Decreased spine density of apical dendrites in hippocampal neurons but not in cortical neurons. (A) The morphology of dendritic spines was not different between WT and KO mice, but the spine number appeared to be decreased in motopsin KO mice. Bar, 10 μm. (B) Spine density (per 20 μm) on apical dendrites of pyramidal neurons in the hippocampus was decreased in motopsin KO mice (*P < 0.05, n = 4 mice for each genotype), although the spine density on basal dendrites did not differ between the genotypes. The analyses were independently performed three times using N4, N6, and N10 in mouse brains. Declines were consistent across all generation groups tested. (C) There was no difference in the spine density of pyramidal neurons in the cingulate cortex between the genotypes. Values represent mean ± SEM.

FIG. 6

Decreased response in hippocampal neurons of motopsin knockout mouse to memory formation or social stimulation. (A) Immunohistochemistry using anti-CREB phosphorylated at Ser133 (pCREB) and anti-CREB. Hippocampal neurons were strongly stained by anti-pCREB antibody in WT mice, but barely in motopsin KO mice 90 min after the water maze training. Bar, 50 μm. (B) The ratio of fluorescence intensity of pCREB immunoreactivity (IR) to CREB IR after the water maze training. The ratio of pCREB/CREB IR in the hippocampus was significantly decreased in motopsin KO mice compared with WT mice (*P < 0.05). (C) After social stimulation, the pCREB/CREB IR ratio also significantly decreased in the motopsin KO mice (**P < 0.01).

FIG.7

Behavioral phenotype and CREB phosphorylation to PTZ administration. (A) Seizure score.

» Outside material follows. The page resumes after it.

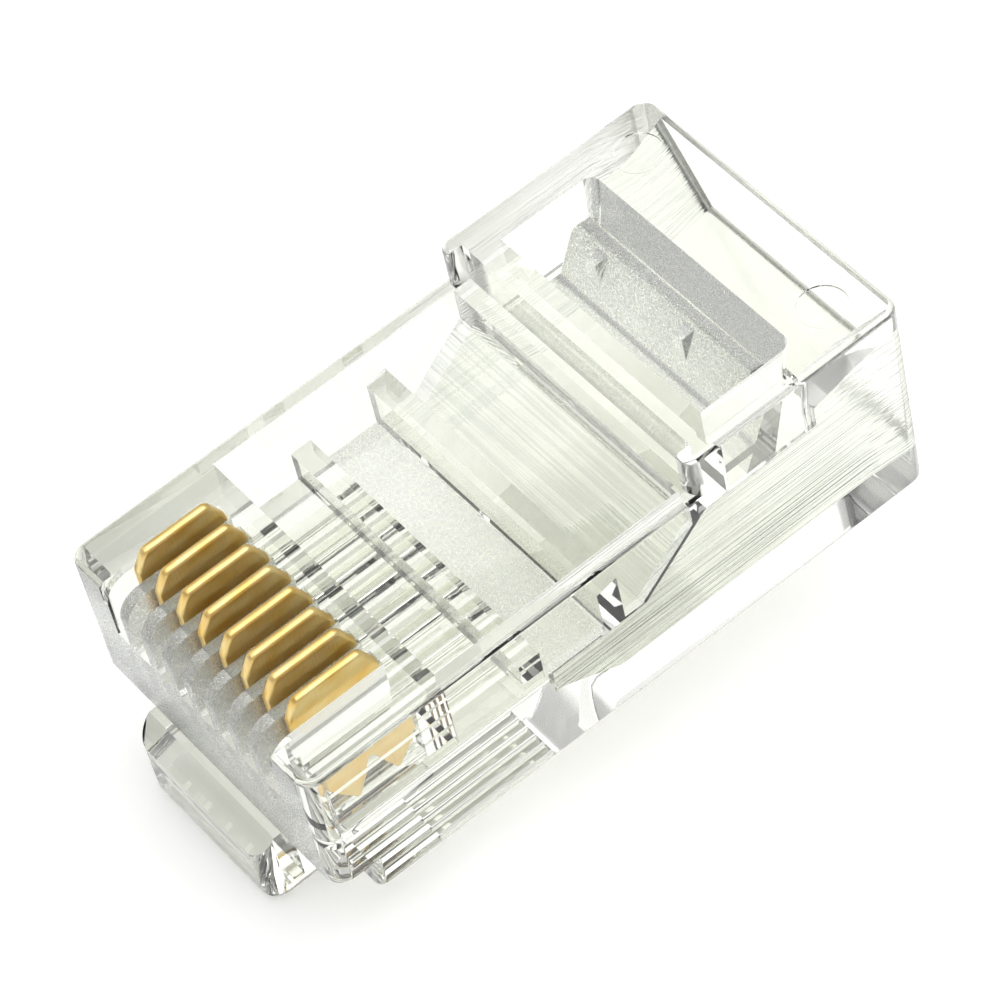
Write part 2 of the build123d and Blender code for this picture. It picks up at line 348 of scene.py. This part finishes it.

The score was calculated in consideration of the severity and latency of seizure using an equation stated in Materials and Methods. The score of motopsin knockout mice was similar to that of wild-type mice. (B) The latency to tonic-clonic seizure. There is no difference between genotypes in the latency to tonic-clonic seizure after administration of PTZ. (C) High level of CREB phosphorylation was induced by PTZ administration at hippocampal neurons of both wild-type and mutant mice.